Data provided:
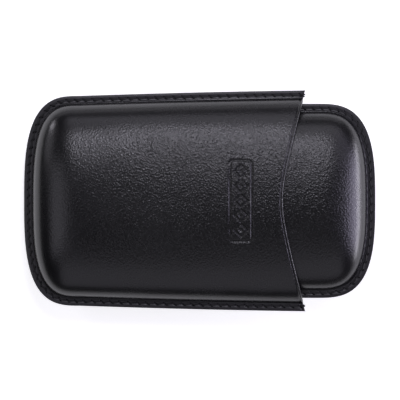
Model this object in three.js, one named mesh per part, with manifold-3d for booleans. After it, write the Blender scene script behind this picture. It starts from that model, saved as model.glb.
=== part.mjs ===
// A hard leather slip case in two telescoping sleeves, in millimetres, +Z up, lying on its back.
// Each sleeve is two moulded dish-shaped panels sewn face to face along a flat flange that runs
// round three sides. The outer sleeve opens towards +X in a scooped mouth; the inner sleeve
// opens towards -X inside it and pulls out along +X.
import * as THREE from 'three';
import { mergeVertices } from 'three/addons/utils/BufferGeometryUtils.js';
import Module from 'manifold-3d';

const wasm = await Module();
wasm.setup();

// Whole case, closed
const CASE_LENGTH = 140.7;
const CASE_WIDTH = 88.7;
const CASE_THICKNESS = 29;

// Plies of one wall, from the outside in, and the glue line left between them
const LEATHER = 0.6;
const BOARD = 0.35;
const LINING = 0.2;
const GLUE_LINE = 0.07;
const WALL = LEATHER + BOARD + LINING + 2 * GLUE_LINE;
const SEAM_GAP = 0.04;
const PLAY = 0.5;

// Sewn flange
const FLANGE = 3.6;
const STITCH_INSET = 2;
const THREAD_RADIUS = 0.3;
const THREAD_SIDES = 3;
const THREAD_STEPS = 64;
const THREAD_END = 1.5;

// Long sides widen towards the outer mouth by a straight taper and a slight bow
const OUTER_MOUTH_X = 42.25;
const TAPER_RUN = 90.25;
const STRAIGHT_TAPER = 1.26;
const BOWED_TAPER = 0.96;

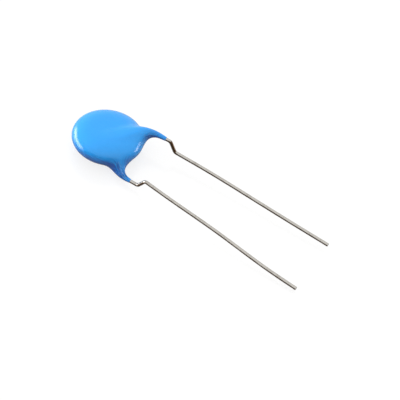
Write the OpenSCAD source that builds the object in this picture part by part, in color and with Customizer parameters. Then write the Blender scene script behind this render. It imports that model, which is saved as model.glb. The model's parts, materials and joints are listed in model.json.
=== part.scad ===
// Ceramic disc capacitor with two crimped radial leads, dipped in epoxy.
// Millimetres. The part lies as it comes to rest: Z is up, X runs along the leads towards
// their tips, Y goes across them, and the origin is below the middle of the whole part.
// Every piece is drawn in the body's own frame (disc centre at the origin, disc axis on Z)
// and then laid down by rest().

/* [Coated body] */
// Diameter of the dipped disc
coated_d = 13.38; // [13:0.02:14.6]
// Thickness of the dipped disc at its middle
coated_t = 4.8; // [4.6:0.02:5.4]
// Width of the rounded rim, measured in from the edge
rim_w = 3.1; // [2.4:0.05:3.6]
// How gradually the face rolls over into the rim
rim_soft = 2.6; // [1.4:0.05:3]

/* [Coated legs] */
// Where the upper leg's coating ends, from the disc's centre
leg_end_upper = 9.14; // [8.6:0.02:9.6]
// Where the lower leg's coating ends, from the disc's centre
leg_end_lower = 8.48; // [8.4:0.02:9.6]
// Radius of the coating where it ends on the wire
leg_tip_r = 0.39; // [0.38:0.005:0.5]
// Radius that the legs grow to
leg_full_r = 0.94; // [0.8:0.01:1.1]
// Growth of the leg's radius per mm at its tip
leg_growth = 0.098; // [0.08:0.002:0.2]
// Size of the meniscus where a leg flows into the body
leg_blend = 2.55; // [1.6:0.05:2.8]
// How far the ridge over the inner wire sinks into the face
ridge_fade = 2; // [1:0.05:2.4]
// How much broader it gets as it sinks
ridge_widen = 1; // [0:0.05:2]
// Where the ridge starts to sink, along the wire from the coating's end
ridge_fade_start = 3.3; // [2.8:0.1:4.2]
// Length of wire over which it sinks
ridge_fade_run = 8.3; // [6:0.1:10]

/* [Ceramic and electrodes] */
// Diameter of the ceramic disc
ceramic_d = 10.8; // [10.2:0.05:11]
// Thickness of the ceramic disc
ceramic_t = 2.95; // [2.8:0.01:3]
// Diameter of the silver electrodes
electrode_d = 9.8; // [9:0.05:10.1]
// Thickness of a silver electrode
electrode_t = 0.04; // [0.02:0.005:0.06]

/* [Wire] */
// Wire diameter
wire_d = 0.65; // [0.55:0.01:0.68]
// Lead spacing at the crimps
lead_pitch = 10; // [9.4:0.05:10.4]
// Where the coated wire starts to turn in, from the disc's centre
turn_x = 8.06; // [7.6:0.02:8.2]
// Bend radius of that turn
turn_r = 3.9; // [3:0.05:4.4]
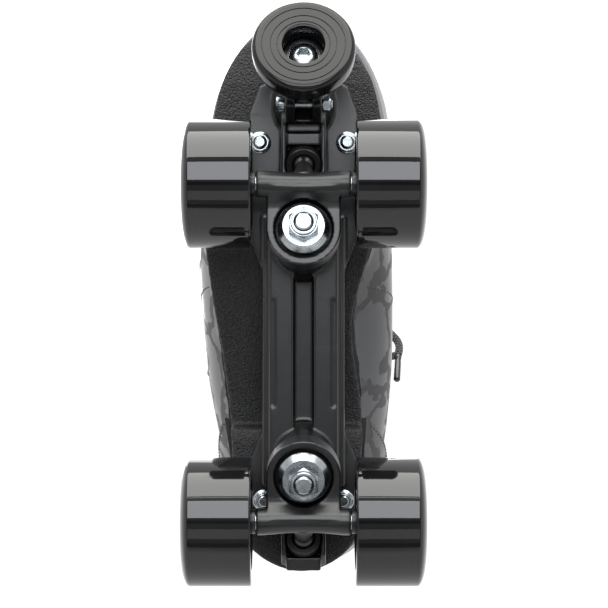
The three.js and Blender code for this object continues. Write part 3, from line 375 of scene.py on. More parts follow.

Task requirements:
Restate every record exactly, leaving nothing out.

Answer to this exercise:
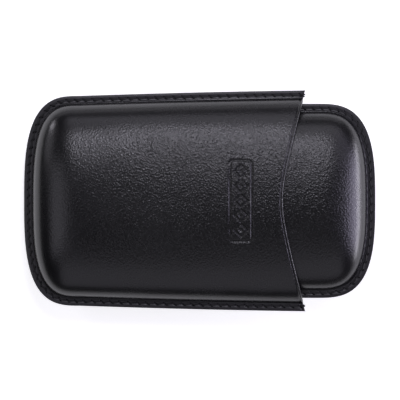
Model this object in three.js, one named mesh per part, with manifold-3d for booleans. After it, write the Blender scene script behind this picture. It starts from that model, saved as model.glb.
=== part.mjs ===
// A hard leather slip case in two telescoping sleeves, in millimetres, +Z up, lying on its back.
// Each sleeve is two moulded dish-shaped panels sewn face to face along a flat flange that runs
// round three sides. The outer sleeve opens towards +X in a scooped mouth; the inner sleeve
// opens towards -X inside it and pulls out along +X.
import * as THREE from 'three';
import { mergeVertices } from 'three/addons/utils/BufferGeometryUtils.js';
import Module from 'manifold-3d';

const wasm = await Module();
wasm.setup();

// Whole case, closed
const CASE_LENGTH = 140.7;
const CASE_WIDTH = 88.7;
const CASE_THICKNESS = 29;

// Plies of one wall, from the outside in, and the glue line left between them
const LEATHER = 0.6;
const BOARD = 0.35;
const LINING = 0.2;
const GLUE_LINE = 0.07;
const WALL = LEATHER + BOARD + LINING + 2 * GLUE_LINE;
const SEAM_GAP = 0.04;
const PLAY = 0.5;

// Sewn flange
const FLANGE = 3.6;
const STITCH_INSET = 2;
const THREAD_RADIUS = 0.3;
const THREAD_SIDES = 3;
const THREAD_STEPS = 64;
const THREAD_END = 1.5;

// Long sides widen towards the outer mouth by a straight taper and a slight bow
const OUTER_MOUTH_X = 42.25;
const TAPER_RUN = 90.25;
const STRAIGHT_TAPER = 1.26;
const BOWED_TAPER = 0.96;

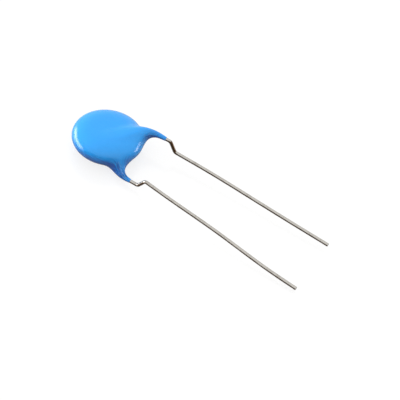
Write the OpenSCAD source that builds the object in this picture part by part, in color and with Customizer parameters. Then write the Blender scene script behind this render. It imports that model, which is saved as model.glb. The model's parts, materials and joints are listed in model.json.
=== part.scad ===
// Ceramic disc capacitor with two crimped radial leads, dipped in epoxy.
// Millimetres. The part lies as it comes to rest: Z is up, X runs along the leads towards
// their tips, Y goes across them, and the origin is below the middle of the whole part.
// Every piece is drawn in the body's own frame (disc centre at the origin, disc axis on Z)
// and then laid down by rest().

/* [Coated body] */
// Diameter of the dipped disc
coated_d = 13.38; // [13:0.02:14.6]
// Thickness of the dipped disc at its middle
coated_t = 4.8; // [4.6:0.02:5.4]
// Width of the rounded rim, measured in from the edge
rim_w = 3.1; // [2.4:0.05:3.6]
// How gradually the face rolls over into the rim
rim_soft = 2.6; // [1.4:0.05:3]

/* [Coated legs] */
// Where the upper leg's coating ends, from the disc's centre
leg_end_upper = 9.14; // [8.6:0.02:9.6]
// Where the lower leg's coating ends, from the disc's centre
leg_end_lower = 8.48; // [8.4:0.02:9.6]
// Radius of the coating where it ends on the wire
leg_tip_r = 0.39; // [0.38:0.005:0.5]
// Radius that the legs grow to
leg_full_r = 0.94; // [0.8:0.01:1.1]
// Growth of the leg's radius per mm at its tip
leg_growth = 0.098; // [0.08:0.002:0.2]
// Size of the meniscus where a leg flows into the body
leg_blend = 2.55; // [1.6:0.05:2.8]
// How far the ridge over the inner wire sinks into the face
ridge_fade = 2; // [1:0.05:2.4]
// How much broader it gets as it sinks
ridge_widen = 1; // [0:0.05:2]
// Where the ridge starts to sink, along the wire from the coating's end
ridge_fade_start = 3.3; // [2.8:0.1:4.2]
// Length of wire over which it sinks
ridge_fade_run = 8.3; // [6:0.1:10]

/* [Ceramic and electrodes] */
// Diameter of the ceramic disc
ceramic_d = 10.8; // [10.2:0.05:11]
// Thickness of the ceramic disc
ceramic_t = 2.95; // [2.8:0.01:3]
// Diameter of the silver electrodes
electrode_d = 9.8; // [9:0.05:10.1]
// Thickness of a silver electrode
electrode_t = 0.04; // [0.02:0.005:0.06]

/* [Wire] */
// Wire diameter
wire_d = 0.65; // [0.55:0.01:0.68]
// Lead spacing at the crimps
lead_pitch = 10; // [9.4:0.05:10.4]
// Where the coated wire starts to turn in, from the disc's centre
turn_x = 8.06; // [7.6:0.02:8.2]
// Bend radius of that turn
turn_r = 3.9; // [3:0.05:4.4]
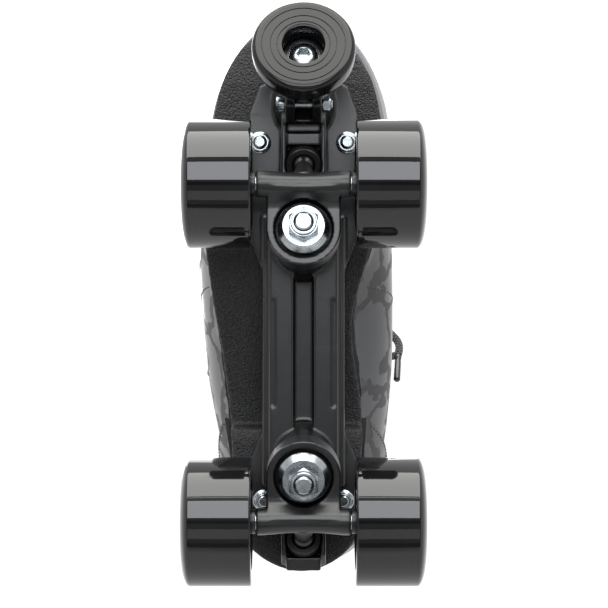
The three.js and Blender code for this object continues. Write part 3, from line 375 of scene.py on. More parts follow.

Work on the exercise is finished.